La nostalgia y la tristeza que le produjo ver que un ser humano está creciendo en esas condiciones la hicieron sentir enferma, porque, como ella misma me decía con la voz fracturada: “Honestamente, me dolía muchísimo el hambre de esas criaturas”, pues había contado 137 cabezas, había dado toda la comida que tenía y sentía que no podía seguir adelante y hacerle una reverencia a la indiferencia. Por eso no acompañó a Carlos hasta Punta Gallinas: “Le prometí a esos niños que iba a volver para ayudarlos”. Y entendió que a fin tenía una razón de vivir: “Entendí que nacemos para servir y que ahí estaba mi labor y mi propósito”.

De regreso a su casa lo primero que hizo fue organizar una campaña para recoger alimentos, gracias a la cual pudo regresar un mes después con 130 desayunos que no alcanzar a cubrir todas las bocas que esperaban un bocado de comida:

"Regresé una vez cada 15 días. Hasta que en algún momento la Policía me quiso quitar lo que llevaba: pan, agua y chocolate, porque estaba ‘incentivando la mendicidad’… tuve muchos problemas con ellos pero entonces la gente se oponía y bueno, en ese momento yo no era fundación, ni una organización, era un reto personal, entonces ellos no tenían cómo demostrar que yo era más que una persona natural que quería donar comida, porque las agencias sí tienen prohibido hacer ese tipo de labores y al final no tuvieron bases para quitarnos los desayunos”. A raíz de este hecho un amigo le explicó que si quería seguir repitiendo esa actividad debería legalizarse como una fundación.

Por eso empezó a empaparse del tema y a preguntarle a gente que conocía qué pensaba, hasta que una amiga suya, abogada, le dijo: “Puedes iniciar con un proyecto de turismo social, pero tienes que darle forma, ponerle un nombre, crearle una página en redes sociales, etc.”. Unió todas las ideas que había escuchado y fue armando la iniciativa: los primeros viajeros que hicieron parte de ella fueron personas que llegaban a su casa por medio de una aplicación en la que ella estaba inscrita y por la cual había conocido a Carlos, Cohousing.

“Empecé a pensar mucho en que lo que me estaba planteando debía sostenerse solo económicamente, y en una de mis idas al Cabo conocí a Fabián, un nativo Wayuú al que le había contado que quería dar cosas útiles y seguir con los desayunos pero que no tenía los fondos completos.
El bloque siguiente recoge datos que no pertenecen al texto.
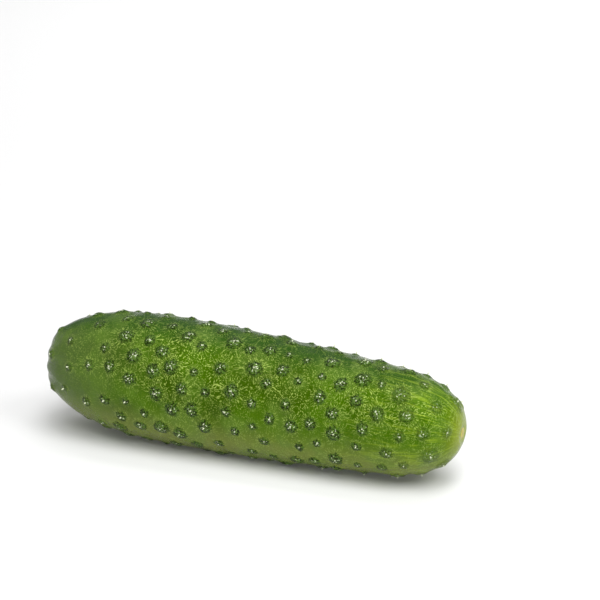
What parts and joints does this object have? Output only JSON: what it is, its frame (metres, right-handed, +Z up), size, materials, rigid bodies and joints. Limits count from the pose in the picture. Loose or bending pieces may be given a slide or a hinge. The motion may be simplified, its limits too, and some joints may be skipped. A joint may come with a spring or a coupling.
{
  "type": "cucumber",
  "caption": "Fresh whole pickling cucumber lying on its side, a short blunt green fruit with a warty skin and a small scar at each end.",
  "frame": {"origin": "on the surface that the fruit lies on, under the middle of its outline", "axes": "+X along the fruit from its stem end to its blossom end, +Z up from the surface"},
  "size_m": [0.1248, 0.0364, 0.0364],
  "materials": {
    "skin": "natural waxy green rind, darker on the warts and paler at the blossom end"
  },
  "bodies": {
    "root": {"cucumber": "skin"}
  },
  "joints": []
}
Fabián me dijo: ‘Bueno, qué tal si hacemos un intercambio, todas las personas que pasen por tu casa, tú me las das a mí y yo les sirvo como guía nativo y cuando tú vayas a entregar los desayunos yo te aporto el agua, o los panes, o las frutas’. Y eso hicimos, yo le conseguía clientes, y él me aportaba lo que me hiciera falta. De esta manera estamos trabajando desde hace un año. Y ahora que estoy en Bogotá estoy creando la sociedad colectiva en la Cámara de Comercio porque queremos hacer un turismo diferente. Así nació ‘Niños del desierto’”.

¿Cómo funciona?

Los recorridos inician en Riohacha, donde los viajeros son recogidos en el hotel en el que se estén alojando por conductores nativos. De allí son llevados hasta Uribia, donde hacen una primera parada turística. Luego van hasta el Cabo de la Vela y son recibidos por Fabián, que los hospeda en su casa para ofrecerles un chinchorro y la experiencia de vivir por dos días como indígenas Wayuú; y que los guía a Playa Arcoíris, el Pilón de Azúcar y el Ojo de Agua, y les habla de la cultura a la que pertenece, de sus ancestros, de sus legados. Al día siguiente llegan hasta Punta Gallinas, donde visitan El Faro, el Mirador de Casares, las Dunas de Taroa, y las playas de Punta Agujas, para ver el atardecer. Hasta que es hora de regresar a Riohacha.